The reserve-ratio cut is a “small but welcome” measure, Finance Minister Palaniappan Chidambaram said in New Delhi today. He said he’s confident the central bank’s review on Oct. 30 will be “far more supportive of growth” as the government is expected to make further policy changes and lay out a path to “fiscal correction.”
There could be a slight slippage in the fiscal deficit even as the government plans to stick to the borrowing schedule for the year through March 2013, Chidambaram said later in comments to Bloomberg TV India. Growth could range from 6.1 percent to 6.7 percent this year, he said.
The Reserve Bank’s decision comes after Asian nations such as the Philippines, Indonesia, Malaysia and South Korea held rates this month.

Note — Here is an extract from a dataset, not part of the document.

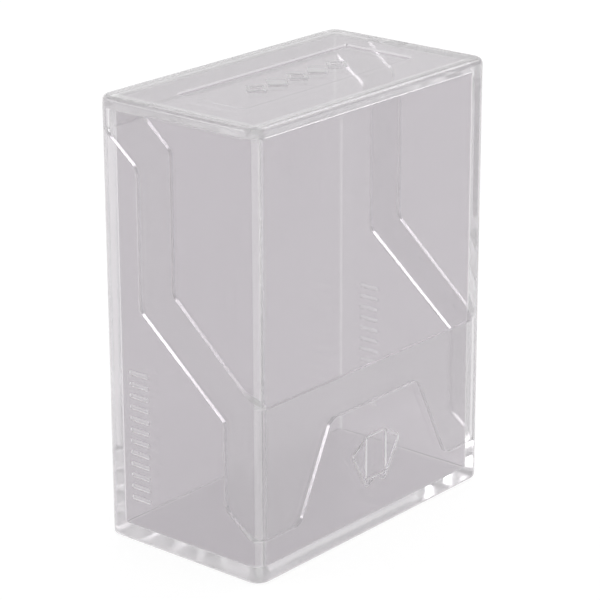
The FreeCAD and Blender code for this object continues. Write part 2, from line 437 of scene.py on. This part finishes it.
marks = [combine(card(0, 0), "DIFFERENCE", [card(0, CARD_LINE)])]
for turn_by in (-FAN_ANGLE, FAN_ANGLE):
    side_card = combine(card(turn_by, 0), "DIFFERENCE", [card(turn_by, CARD_LINE)])
    # the side cards stop just short of the middle one, so that their lines don't run together
    marks.append(combine(side_card, "DIFFERENCE", [card(0, -MARK_DEPTH)]))
for index in range(GROOVE_COUNT):
    foot = GROOVE_FOOT + GROOVE_PITCH * index
    groove = rectangle(GROOVE_ENDS[0], foot, GROOVE_ENDS[1], foot + 1, GROOVE_R)
    marks.append(across(groove, WIDTH / 2 - MARK_DEPTH, WIDTH / 2 + PAST))
    marks.append(across(groove, -WIDTH / 2 - PAST, MARK_DEPTH - WIDTH / 2))
tray = finished(combine(tray, "DIFFERENCE", marks), "tray_moulding")

# the resin is clear with a faint lilac cast; its grey is partly its own and partly painted shade that
# stands for dim surroundings seen through the walls; half of a wall's tint sits at each of its two faces
CAST_AND_PAINTED_SHADE = "dad7da"
UNTINTED = "fdfdfd"
SATIN_CLEAR = "fbfafb"
POLYSTYRENE_IOR = 1.59
POLISHED_ROUGH = 0.035
EDGE_ROUGH = 0.22
LAP_ROUGH = 0.14
SATIN_ROUGH = 0.3
SATIN_SPREAD = 0.06
SCUFF_SPREAD = 0.015
SCUFF_SIZE = 9 * MM
GRAIN_SIZE = 0.8 * MM


def linear(hex_colour):
    """An sRGB hex colour such as "c8c4ca" as linear light."""
    channels = [int(hex_colour[i:i + 2], 16) / 255 for i in (0, 2, 4)]
    return [c / 12.92 if c <= 0.04045 else ((c + 0.055) / 1.055) ** 2.4 for c in channels] + [1.0]


def polished_polystyrene(name):
    """Clear polystyrene from a polished mould: glassy walls, with a soft haze near the box's outer
    edges, where the thick corners cool slowly, and on the lap faces, which rub on each other."""
    made = bpy.data.materials.new(name)
    made.use_nodes = True
    tree = made.node_tree
    shader = tree.nodes["Principled BSDF"]
    shader.inputs["Transmission Weight"].default_value = 1.0
    shader.inputs["IOR"].default_value = POLYSTYRENE_IOR
    # how far in from the side, front and level outer faces a point is
    place = node(tree, "ShaderNodeTexCoord").outputs["Object"]
    middle = node(
        tree, "ShaderNodeVectorMath",
        {"operation": "SUBTRACT", 1: (0, 0, HEIGHT * MM / 2)}, {0: place}).outputs["Vector"]
    away = node(tree, "ShaderNodeVectorMath", {"operation": "ABSOLUTE"}, {0: middle}).outputs["Vector"]
    half_size = (WIDTH * MM / 2, DEPTH * MM / 2, HEIGHT * MM / 2)
    inset = node(tree, "ShaderNodeVectorMath", {"operation": "SUBTRACT", 0: half_size}, {1: away})
    insets = node(tree, "ShaderNodeSeparateXYZ", links={"Vector": inset.outputs["Vector"]})
    side_in, front_in, level_in = insets.outputs
    wall_in = node(tree, "ShaderNodeMath", {"operation": "MINIMUM"}, {0: side_in, 1: front_in}).outputs[0]
    # 1 on the lap faces inside the wall's thickness, 0 on the outer and bay faces
    lap = node(
        tree, "ShaderNodeMath",
        {"operation": "COMPARE", 1: WALL * MM / 2, 2: WALL * MM / 2 - 0.5 * MM}, {0: wall_in}).outputs[0]
    # how near an outer edge a point is: the second smallest of its three distances in
    farther = node(tree, "ShaderNodeMath", {"operation": "MAXIMUM"}, {0: side_in, 1: front_in}).outputs[0]
    second = node(tree, "ShaderNodeMath", {"operation": "MINIMUM"}, {0: farther, 1: level_in}).outputs[0]
    from_edge = node(tree, "ShaderNodeMath", {"operation": "MAXIMUM"}, {0: wall_in, 1: second}).outputs[0]
    edge_haze = node(
        tree, "ShaderNodeMapRange",
        {"From Min": 0.5 * MM, "From Max": 4 * MM, "To Min": EDGE_ROUGH, "To Max": POLISHED_ROUGH},
        {"Value": from_edge}).outputs["Result"]
    lap_haze = node(tree, "ShaderNodeMath", {"operation": "MULTIPLY", 1: LAP_ROUGH}, {0: lap}).outputs[0]
    haze = node(tree, "ShaderNodeMath", {"operation": "MAXIMUM"}, {0: edge_haze, 1: lap_haze}).outputs[0]
    # broad, faint scuffs from handling
    scuffs = node(
        tree, "ShaderNodeTexNoise", {"Scale": 1 / SCUFF_SIZE, "Detail": 5.0, "Roughness": 0.65},
        {"Vector": place}).outputs["Fac"]
    uneven = node(
        tree, "ShaderNodeMapRange", {"To Min": -SCUFF_SPREAD, "To Max": SCUFF_SPREAD},
        {"Value": scuffs}).outputs["Result"]
    rough = node(tree, "ShaderNodeMath", {"operation": "ADD"}, {0: haze, 1: uneven}).outputs[0]
    tree.links.new(rough, shader.inputs["Roughness"])
    # a full wall is tinted, with its cast and its painted shade, at its two faces, and the lap inside it
    # adds no more
    cast_and_shade_tint = node(
        tree, "ShaderNodeMix", {"data_type": "RGBA", 6: linear(CAST_AND_PAINTED_SHADE), 7: linear(UNTINTED)}, {0: lap})
    tree.links.new(cast_and_shade_tint.outputs[2], shader.inputs["Base Color"])
    return made


def satin_polystyrene(name):
    """The same resin where the mould is etched, on the free edges and the marks: it scatters what
    it mirrors, so these draw soft pale lines. The grain is coarser than the real one, to show."""
    made = bpy.data.materials.new(name)
    made.use_nodes = True
    tree = made.node_tree
    shader = tree.nodes["Principled BSDF"]
    shader.inputs["Base Color"].default_value = linear(SATIN_CLEAR)
    shader.inputs["Transmission Weight"].default_value = 1.0
    shader.inputs["IOR"].default_value = POLYSTYRENE_IOR
    place = node(tree, "ShaderNodeTexCoord").outputs["Object"]
    grain = node(
        tree, "ShaderNodeTexNoise", {"Scale": 1 / GRAIN_SIZE, "Detail": 3.0},
        {"Vector": place}).outputs["Fac"]
    spread = node(
        tree, "ShaderNodeMapRange",
        {"To Min": SATIN_ROUGH - SATIN_SPREAD, "To Max": SATIN_ROUGH + SATIN_SPREAD}, {"Value": grain})
    tree.links.new(spread.outputs["Result"], shader.inputs["Roughness"])
    return made


def wall_inset(centre):
    """How far in from the box's outer walls a point is, in millimetres."""
    over_x = max(abs(centre.x) - WIDTH / 2 + CORNER_R, 0)
    over_y = max(abs(centre.y) - DEPTH / 2 + CORNER_R, 0)
    return CORNER_R - math.hypot(over_x, over_y)


def on_free_edge(centre):
    """True on the narrow faces where the inner half of a wall ends against the other moulding.
    The margins keep out the walls' own faces, the floor, the roof and the tray's top."""
    in_inner_half = LAP_FACE + 0.06 < wall_inset(centre) < WALL - 0.15
    return in_inner_half and FLOOR + 1.2 < centre.z < TRAY_TOP - 0.1


def on_tray_mark(centre):
    """True inside the sunk cards and grooves."""
    return 0.05 < wall_inset(centre) < MARK_DEPTH + 0.05 and MARKS_LOW < centre.z < MARKS_HIGH


def two_finishes(piece, name, is_mark):
    """Polished walls, and satin free edges and marks, on one moulding."""
    piece.data.materials.clear()
    piece.data.materials.append(polished_polystyrene(name + "_polished_polystyrene"))
    piece.data.materials.append(satin_polystyrene(name + "_satin_polystyrene"))
    for face in piece.data.polygons:
        centre = face.center / MM
        face.material_index = int(on_free_edge(centre) or is_mark(centre))


two_finishes(tray, "tray", on_tray_mark)
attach(tray, "tray")
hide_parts("tray")


# ---------------------------------------------------------------- cover
# The cover is the second moulding, a hood in the same clear polystyrene. Its thin skirt slides
# down outside the tray's thin wall until it meets the ledge, and nothing else holds it on.
RIM_GAP = 0.12
RECESS_X = 28.0
RECESS_Y = 9.5
RECESS_R = 1.2
RECESS_FLOOR = HEIGHT - 0.45
LOZENGE_COUNT = 5
LOZENGE_PITCH = 6.6
LOZENGE_X = 2.9
LOZENGE_Y = 3.0
LOZENGE_R = 0.2
LOZENGE_TOP = HEIGHT - 0.15
LOZENGE_RIM = 1.05
LOZENGE_ROW = 17.0


def lozenge(x, inset, low, top):
    """An upright lozenge in the roof's row of five."""
    along = LOZENGE_X - inset
    wide = LOZENGE_Y - inset
    points = [(x - along, 0), (x, -wide), (x + along, 0), (x, wide)]
    return upright(outline([(u, v, LOZENGE_R) for u, v in points]), low, top)


def on_lozenge(centre):
    """True on the lozenges' tops and sides, but not on the recess's floor."""
    in_row = abs(centre.x) < LOZENGE_ROW and abs(centre.y) < LOZENGE_Y + 0.1
    near_top = HEIGHT - 0.8 < centre.z < HEIGHT - 0.05
    return in_row and near_top and abs(centre.z - RECESS_FLOOR) > 0.02


pocket = upright(plan(SKIRT, CORNER_R - SKIRT), -PAST, HEIGHT - ROOF)
pocket = combine(pocket, "INTERSECT", [lap_zone(HEIGHT, RIM_GAP)])
cover = combine(envelope(), "DIFFERENCE", [full_wall_zone(RIM_GAP)])
cover = combine(cover, "DIFFERENCE", [pocket])
cover = combine(cover, "DIFFERENCE", [card_bay()])
recess = rectangle(-RECESS_X, -RECESS_Y, RECESS_X, RECESS_Y, RECESS_R)
recess = upright(recess, RECESS_FLOOR, HEIGHT + PAST)
for index in range(LOZENGE_COUNT):
    x = (index - LOZENGE_COUNT // 2) * LOZENGE_PITCH
    pad = lozenge(x, 0, RECESS_FLOOR - 0.2, LOZENGE_TOP)
    if index % 2 == 0:
        pad = combine(pad, "DIFFERENCE", [lozenge(x, LOZENGE_RIM, RECESS_FLOOR - 0.3, HEIGHT)])
    recess = combine(recess, "DIFFERENCE", [pad])
cover = finished(combine(cover, "DIFFERENCE", [recess]), "cover_moulding")
two_finishes(cover, "cover", on_lozenge)
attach(cover, "cover")
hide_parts("cover")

Officials are evaluating the impact of the U.S. Federal Reserve’s decision on Sept. 13 to embark on a third round of bond purchases to boost growth and employment.
India’s moves last week to contain spending on diesel subsidies and boost foreign investment in industries from retailing to aviation followed a months-long policy logjam that dimmed the outlook for Asia’s third-largest economy.

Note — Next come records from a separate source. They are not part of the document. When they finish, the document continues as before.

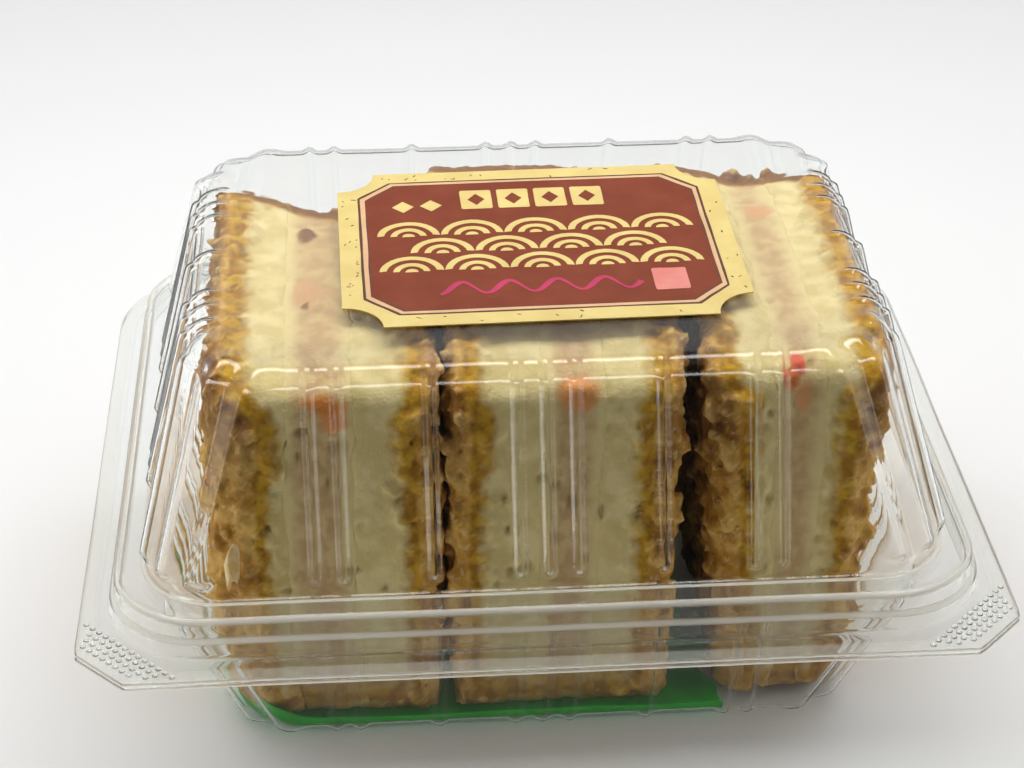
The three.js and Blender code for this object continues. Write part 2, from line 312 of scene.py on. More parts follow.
def aim_camera():
    forward = np.array([
        math.sin(CAMERA_YAW) * math.cos(CAMERA_DOWN),
        math.cos(CAMERA_YAW) * math.cos(CAMERA_DOWN),
        -math.sin(CAMERA_DOWN),
    ])
    level = np.array([math.cos(CAMERA_YAW), -math.sin(CAMERA_YAW), 0.0])
    upright = np.cross(level, forward)
    right = math.cos(CAMERA_ROLL) * level + math.sin(CAMERA_ROLL) * upright
    up = np.cross(right, forward)
    data = bpy.data.cameras.new("photo_camera")
    data.sensor_width = SENSOR
    data.lens = FOCAL_PIXELS * SENSOR / PHOTO_WIDTH
    data.clip_start = 0.01
    camera = bpy.data.objects.new("photo_camera", data)
    turn = Matrix(np.column_stack([right, up, -forward]).tolist()).to_4x4()
    camera.matrix_world = Matrix.Translation(np.array(CAMERA_PLACE) * MM) @ turn
    bpy.context.scene.collection.objects.link(camera)
    bpy.context.scene.camera = camera
    return camera


camera = aim_camera()
print("lens", round(camera.data.lens, 2), "mm")

# %% Stage
STAGE_HALF_WIDTH = 1600
STAGE_FRONT = -145
STAGE_BEND_START = 900
STAGE_BEND_RADIUS = 500
STAGE_TOP = 1300
FLOOR_COLOUR = (0.86, 0.862, 0.86)
FLOOR_SHADE = 0.97
FLOOR_PATCH = 180


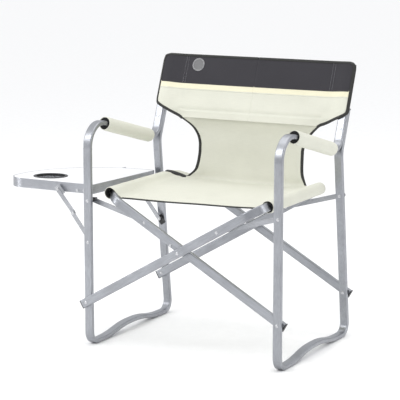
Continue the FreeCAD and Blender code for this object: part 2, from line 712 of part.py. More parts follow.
problems = [o.Name for o in doc.Objects if "Invalid" in o.State or "Error" in o.State]
problems += [n.Label for n in nodes if n.Shape.isNull() or not n.Shape.isValid() or n.Shape.Volume <= 0]
if problems:
    raise RuntimeError(f"failed objects: {problems}")

os.makedirs("parts", exist_ok=True)
whole = FreeCAD.BoundBox()
for node in nodes:
    node.Shape.exportStep(f"parts/{node.Label}.step")
    whole.add(node.Shape.BoundBox)
print(f"{len(nodes)} sub-parts; box {whole}")
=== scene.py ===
"""Director chair: cloth, pads, bindings, stitching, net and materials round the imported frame."""

import json
import math

import bmesh
import bpy
import numpy as np
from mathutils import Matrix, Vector

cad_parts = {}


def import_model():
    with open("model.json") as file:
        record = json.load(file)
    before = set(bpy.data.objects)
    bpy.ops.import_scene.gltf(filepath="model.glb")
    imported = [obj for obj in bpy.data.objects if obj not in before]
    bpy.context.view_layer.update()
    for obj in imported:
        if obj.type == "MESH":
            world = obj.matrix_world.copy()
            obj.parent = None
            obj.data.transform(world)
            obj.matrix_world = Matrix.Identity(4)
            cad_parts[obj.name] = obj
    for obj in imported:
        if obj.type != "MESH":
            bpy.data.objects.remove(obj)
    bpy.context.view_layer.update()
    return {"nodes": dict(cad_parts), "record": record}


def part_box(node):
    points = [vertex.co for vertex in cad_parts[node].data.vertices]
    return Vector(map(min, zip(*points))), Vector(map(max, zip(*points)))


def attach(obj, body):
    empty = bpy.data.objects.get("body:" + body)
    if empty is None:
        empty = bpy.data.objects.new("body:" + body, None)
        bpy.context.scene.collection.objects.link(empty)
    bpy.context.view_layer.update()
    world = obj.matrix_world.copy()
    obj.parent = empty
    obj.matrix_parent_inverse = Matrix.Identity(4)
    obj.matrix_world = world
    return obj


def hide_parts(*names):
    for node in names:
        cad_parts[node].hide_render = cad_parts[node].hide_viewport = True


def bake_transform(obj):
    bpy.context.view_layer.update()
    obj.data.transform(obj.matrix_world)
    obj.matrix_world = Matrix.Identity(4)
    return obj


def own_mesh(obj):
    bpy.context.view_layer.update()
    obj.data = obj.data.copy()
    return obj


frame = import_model()
nodes = frame["nodes"]
scene = bpy.context.scene

# Shapes are worked out in millimetres in chair coordinates: middle plane X 0, the front legs'
# centre line Y 0, floor Z 0. world() turns them into metres in the model's frame.
MM = 0.001
HALF_TUBE = 6.5  # half the depth of the side frames' flat tube
left_box, right_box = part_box("left_side_frame"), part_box("right_side_frame")
ORIGIN = np.array([(left_box[0][0] + right_box[1][0]) / 2, left_box[0][1] + HALF_TUBE * MM, 0.0])
SIDES = ((-1, "left"), (1, "right"))

POST_X, POST_Y, POST_Z = 300.0, 407.0, 616.6
LEAN = math.radians(22)
POST_UP = np.array([0, math.sin(LEAN), math.cos(LEAN)])
POST_FRONT = np.array([0, -math.cos(LEAN), math.sin(LEAN)])
RAIL_X, RAIL_Z, RAIL_TURN = 246.0, 444.86, math.radians(29.97)
CLOTH = 1.6  # thickness of the cloth


def world(points):
    """Metres in the model's frame from millimetres in chair coordinates."""
    return np.asarray(points, float) * MM + ORIGIN


def unit(v):
    return v / np.maximum(np.linalg.norm(v, axis=-1, keepdims=True), 1e-9)


def curve(value, points):
    """Smooth curve through (x, y) points: monotone between them, flat outside them."""
    xs, ys = np.array(points, float).T
    value = np.clip(value, xs[0], xs[-1])
    step = np.diff(ys) / np.diff(xs)
    slope = np.concatenate([[step[0]], (step[1:] + step[:-1]) / 2, [step[-1]]])
    slope[1:-1][step[1:] * step[:-1] <= 0] = 0
    k = np.clip(np.searchsorted(xs, value, side="right") - 1, 0, len(xs) - 2)
    width = xs[k + 1] - xs[k]
    t = (value - xs[k]) / width
    return ((2 * t**3 - 3 * t**2 + 1) * ys[k] + (t**3 - 2 * t**2 + t) * width * slope[k]
            + (3 * t**2 - 2 * t**3) * ys[k + 1] + (t**3 - t**2) * width * slope[k + 1])


def smooth(value, low, high):
    """Eased step from 0 at low to 1 at high; low may be the larger of the two."""
    t = np.clip((value - low) / (high - low), 0, 1)
    return t * t * (3 - 2 * t)


def run_length(path):
    """Distance along a path at each of its points."""
    return np.concatenate([[0], np.cumsum(np.linalg.norm(np.diff(path, axis=0), axis=1))])


def resampled(path, step):
    """Points at even steps along a path, half a step in from its ends."""
    run = run_length(path)
    places = np.arange(step / 2, run[-1], step)
    return np.stack([np.interp(places, run, path[:, k]) for k in range(path.shape[1])], -1)


def facing(direction, count):
    """One direction for each point of a row."""
    return np.tile(direction, (count, 1))


def laid_flat(across, along):
    """Flat coordinates of cloth in metres, from millimetres across and along it."""
    return np.stack(np.broadcast_arrays(across, along), -1) * MM


# ---------------------------------------------------------------- materials

def grey(value):
    return (value, value, value)


def new_material(name):
    material = bpy.data.materials.new(name)
    material.use_nodes = True
    tree = material.node_tree
    return material, tree, tree.nodes["Principled BSDF"]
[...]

The gridlock was caused in part by discord in Singh’s fractious ruling coalition over whether the policies should be implemented. Corruption allegations added to the gloom by paralyzing Parliament.
“The government has initiated big-ticket reforms,” said Jyoti Narasimhan, India economist at IHS Global Insight in Bangalore. “It will still need to do more to spur investment and economic growth, and of course not roll back any of these measures in the face of expected heavy political opposition.”
The Reserve Bank predicts Indian expansion will hold at a nine-year low of 6.5 percent in the fiscal year through March 2013 as investment moderates and Europe’s debt crisis weighs on global growth. Forecasters including Goldman Sachs Group Inc. and Citigroup Inc. expect a pace of less than 6 percent.